## THE PROBLEM:
Your task is to reproduce the material exactly.

--

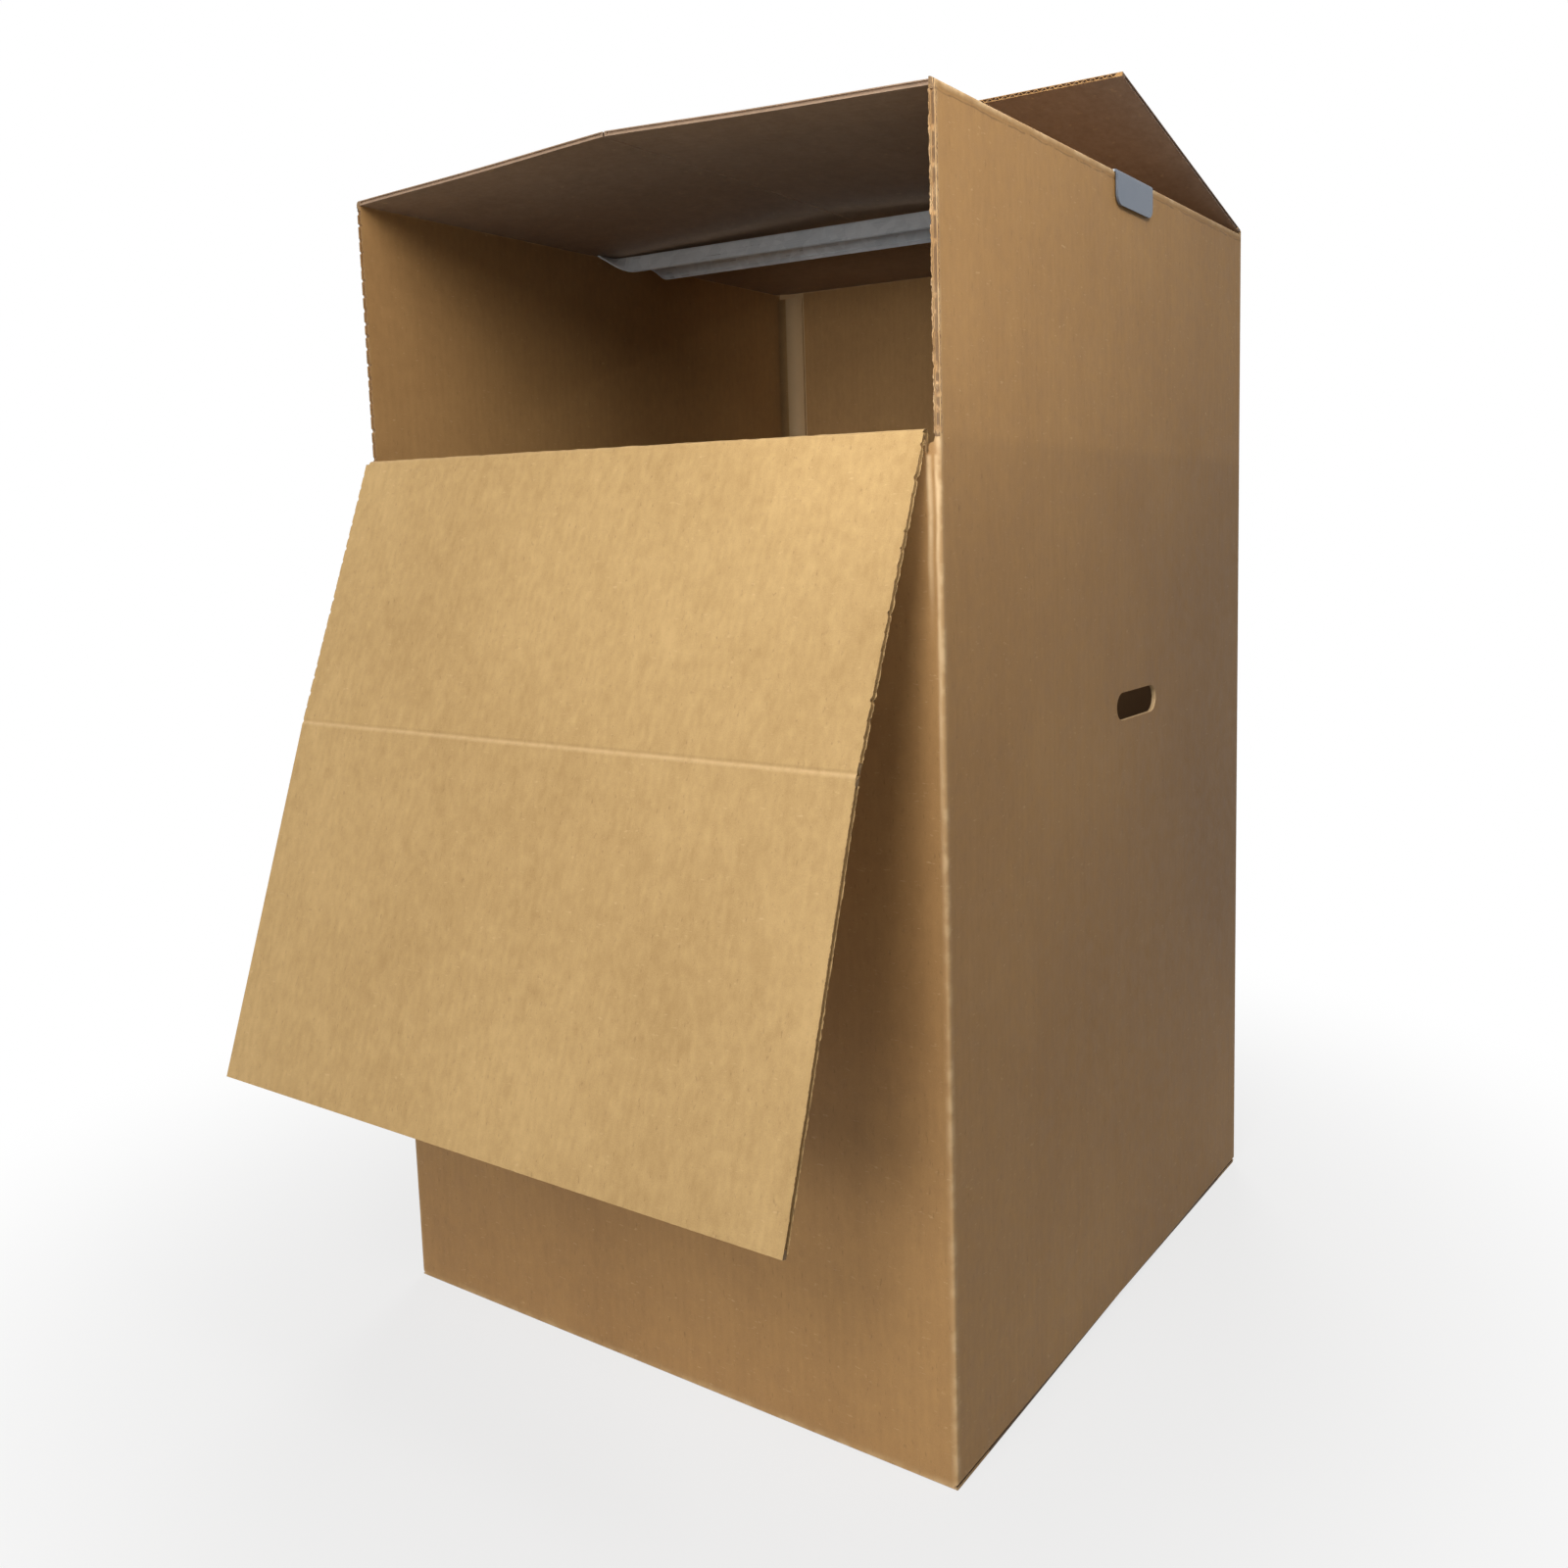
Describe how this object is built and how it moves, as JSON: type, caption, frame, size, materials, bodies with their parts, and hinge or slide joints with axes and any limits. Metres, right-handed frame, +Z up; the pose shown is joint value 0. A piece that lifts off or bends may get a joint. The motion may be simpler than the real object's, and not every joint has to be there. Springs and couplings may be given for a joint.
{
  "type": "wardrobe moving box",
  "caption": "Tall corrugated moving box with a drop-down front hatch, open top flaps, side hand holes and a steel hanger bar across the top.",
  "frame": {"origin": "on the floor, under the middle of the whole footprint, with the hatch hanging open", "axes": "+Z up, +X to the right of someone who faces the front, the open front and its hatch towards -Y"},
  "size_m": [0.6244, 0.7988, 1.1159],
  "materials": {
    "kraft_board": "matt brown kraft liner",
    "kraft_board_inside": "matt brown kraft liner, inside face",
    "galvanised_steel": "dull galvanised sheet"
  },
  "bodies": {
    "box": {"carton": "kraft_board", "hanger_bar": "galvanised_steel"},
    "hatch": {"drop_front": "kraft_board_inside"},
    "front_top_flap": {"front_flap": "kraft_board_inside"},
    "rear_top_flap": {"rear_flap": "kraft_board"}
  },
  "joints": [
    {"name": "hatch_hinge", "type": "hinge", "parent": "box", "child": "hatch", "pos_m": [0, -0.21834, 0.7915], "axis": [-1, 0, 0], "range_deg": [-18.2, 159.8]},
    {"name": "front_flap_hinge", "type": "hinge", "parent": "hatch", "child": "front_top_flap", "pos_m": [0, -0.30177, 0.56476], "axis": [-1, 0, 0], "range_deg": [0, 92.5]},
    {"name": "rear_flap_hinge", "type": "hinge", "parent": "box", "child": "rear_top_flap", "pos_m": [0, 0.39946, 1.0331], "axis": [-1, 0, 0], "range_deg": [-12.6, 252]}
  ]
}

--

## WRITTEN RESPONSE:
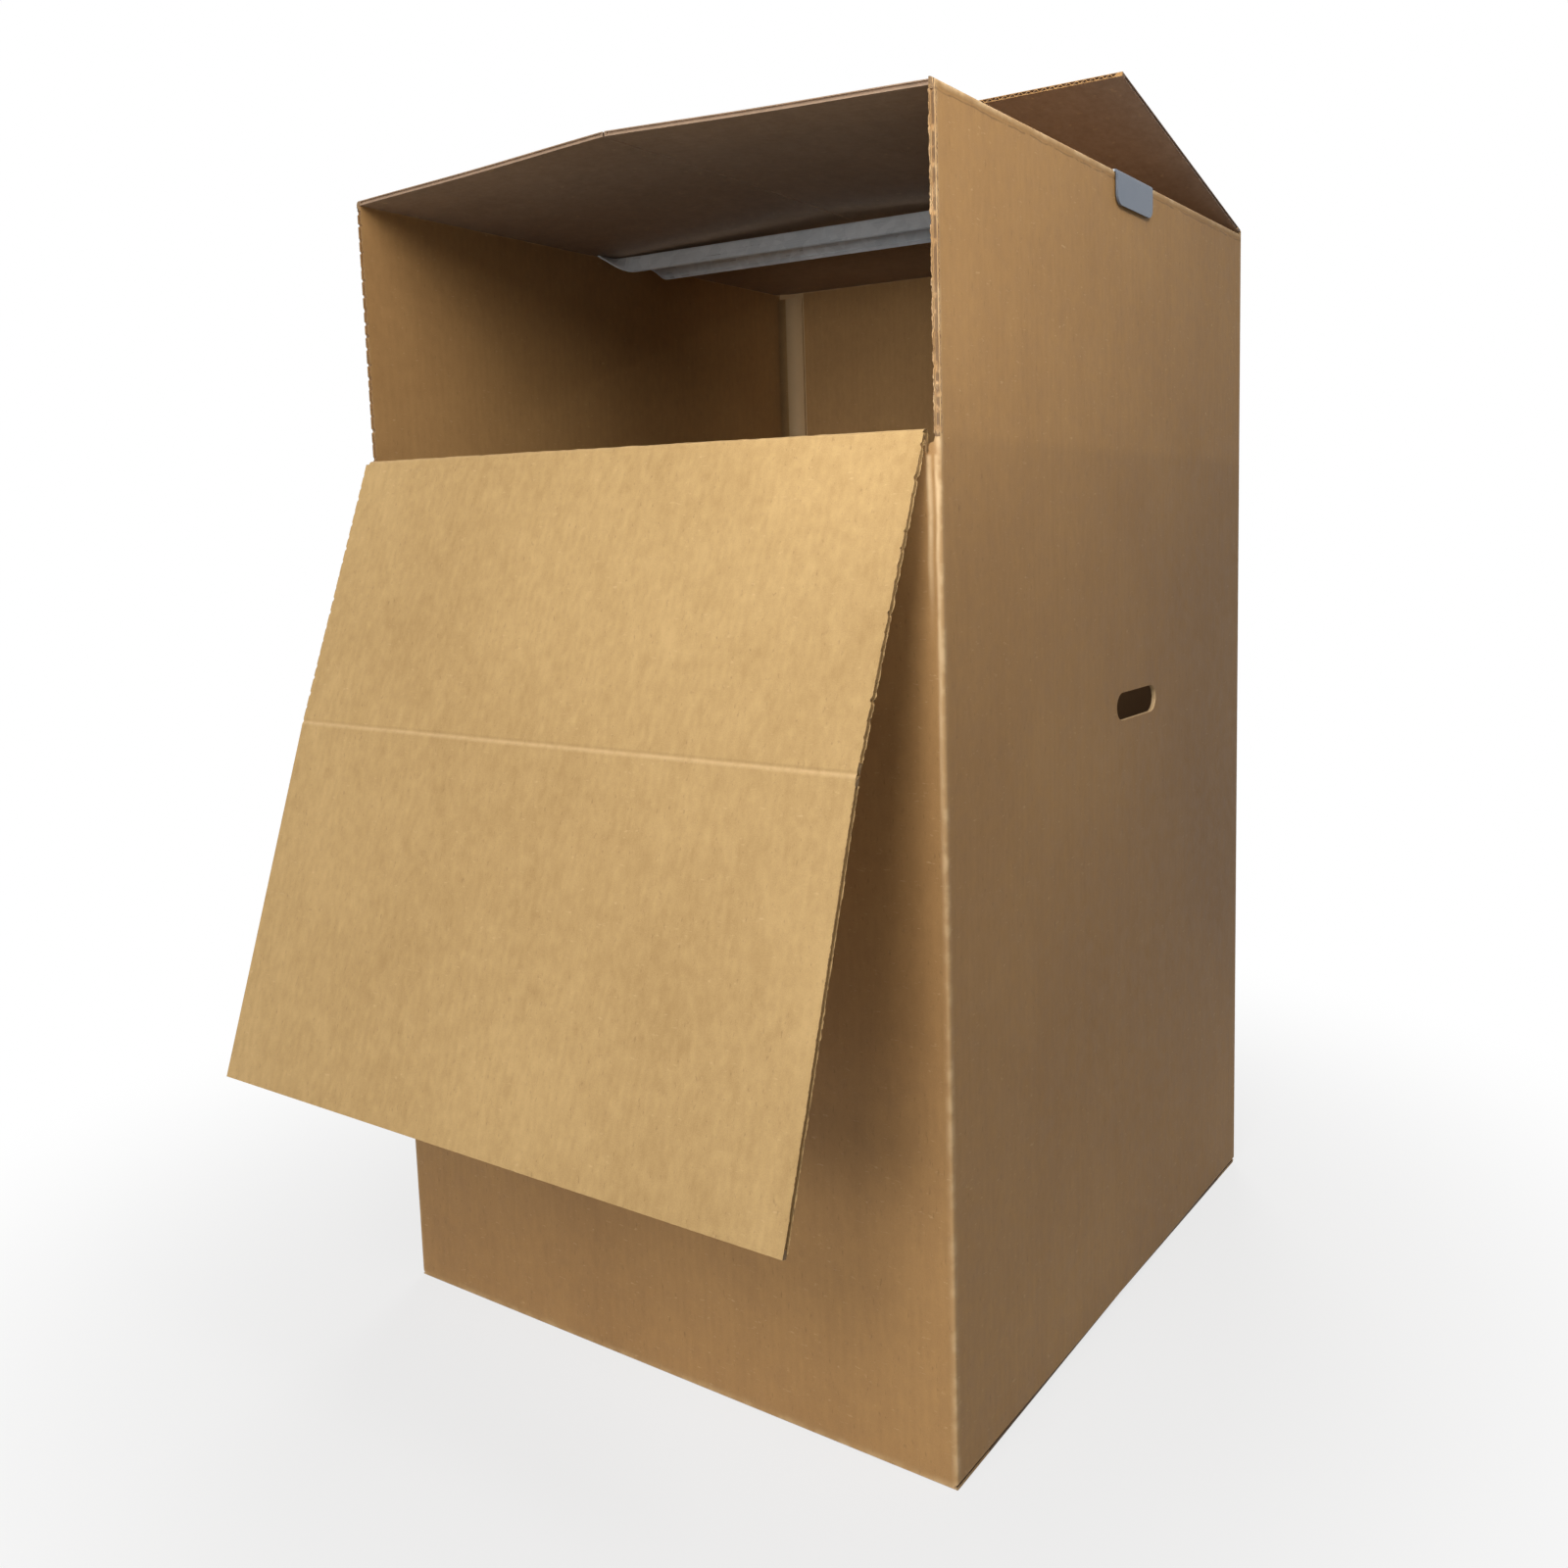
Describe how this object is built and how it moves, as JSON: type, caption, frame, size, materials, bodies with their parts, and hinge or slide joints with axes and any limits. Metres, right-handed frame, +Z up; the pose shown is joint value 0. A piece that lifts off or bends may get a joint. The motion may be simpler than the real object's, and not every joint has to be there. Springs and couplings may be given for a joint.
{
  "type": "wardrobe moving box",
  "caption": "Tall corrugated moving box with a drop-down front hatch, open top flaps, side hand holes and a steel hanger bar across the top.",
  "frame": {"origin": "on the floor, under the middle of the whole footprint, with the hatch hanging open", "axes": "+Z up, +X to the right of someone who faces the front, the open front and its hatch towards -Y"},
  "size_m": [0.6244, 0.7988, 1.1159],
  "materials": {
    "kraft_board": "matt brown kraft liner",
    "kraft_board_inside": "matt brown kraft liner, inside face",
    "galvanised_steel": "dull galvanised sheet"
  },
  "bodies": {
    "box": {"carton": "kraft_board", "hanger_bar": "galvanised_steel"},
    "hatch": {"drop_front": "kraft_board_inside"},
    "front_top_flap": {"front_flap": "kraft_board_inside"},
    "rear_top_flap": {"rear_flap": "kraft_board"}
  },
  "joints": [
    {"name": "hatch_hinge", "type": "hinge", "parent": "box", "child": "hatch", "pos_m": [0, -0.21834, 0.7915], "axis": [-1, 0, 0], "range_deg": [-18.2, 159.8]},
    {"name": "front_flap_hinge", "type": "hinge", "parent": "hatch", "child": "front_top_flap", "pos_m": [0, -0.30177, 0.56476], "axis": [-1, 0, 0], "range_deg": [0, 92.5]},
    {"name": "rear_flap_hinge", "type": "hinge", "parent": "box", "child": "rear_top_flap", "pos_m": [0, 0.39946, 1.0331], "axis": [-1, 0, 0], "range_deg": [-12.6, 252]}
  ]
}